Un efecto predecible como un boomerang. En el afán del chavismo de hegemonizar la vida pública colonizando todas las instituciones y arruinándolas, está contenida la despolitización que ahora corroe su propia base de dominación. El efecto inesperado sobrepasó a los beneficios de esa concepción del poder. Mandan pero no gobiernan, se diría. Desarmaron el juguete, lo destriparon, se desaparecieron las piezas y no sirve para nada. Y ahí está, para usar el lenguaje deslucido, el incentivo para abrir el juego político en la escala en que es posible ahora hacerlo. Es la lógica detrás de la idea de definir espacios para plantear negociaciones parciales que repoliticen, en el doble sentido de que vuelvan a mostrar que la política sirve para disputar el poder en distintas escalas -y no solo en la gran escala del cambio político-,  y de que el poder político sirve para conectar a la gente con el bienestar y no con la dominación.

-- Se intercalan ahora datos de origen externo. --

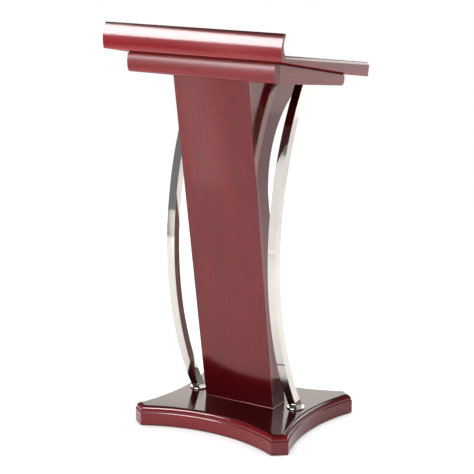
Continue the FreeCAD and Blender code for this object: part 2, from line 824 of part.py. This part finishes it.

Lo parcial, lo total, lo fractal. La enciclopedia de los casos de transición política es bastante gruesa y también sirve como arma arrojadiza en discusiones interminables acerca de cómo ocurrieron los cambios democratizadores en otros países y momentos. Los relatos formalizados que acaban siendo contenidos en libros, artículos o incluso narrativas de los protagonistas no dan cuenta nunca de la complejidad de esos procesos. Una cosa es cierta: las negociaciones que, tarde o temprano, componen toda transición política, no empiezan cuando los enviados se sientan frente a frente en una mesa. Son necesariamente un resultado, no un punto de partida. Vienen precedidas de un proceso largo de preparación, de medición de capacidades, de clarificación de la distancia entre lo que se quiere y lo que se puede obtener, de análisis de costos, y sobre todo, de conocimiento del adversario. Hoy aquí hay unas oportunidades para desarrollar ese músculo negociador. El Consejo Nacional Electoral, la materia salarial, la agenda presentada por Fedecámaras, el ámbito sanitario y la acción humanitaria. En todas estas agendas hay oportunidad de presionar y obtener avances institucionales, al tiempo que se recupera la confrontación política in loco, como dicen en lenguaje diplomático.

¿Servirá la brújula vikinga? Desembarcan los escandinavos, en ese ir y venir incansable que aprendieron hace diez siglos. Han vuelto los noruegos, porque están leyendo unas runas favorables, más allá de que todo el mundo habla de negociación sin querer decir lo mismo. A lo mejor Odin ayuda a que hablemos la misma lengua, pero mientras tanto, hay que poner la mesa.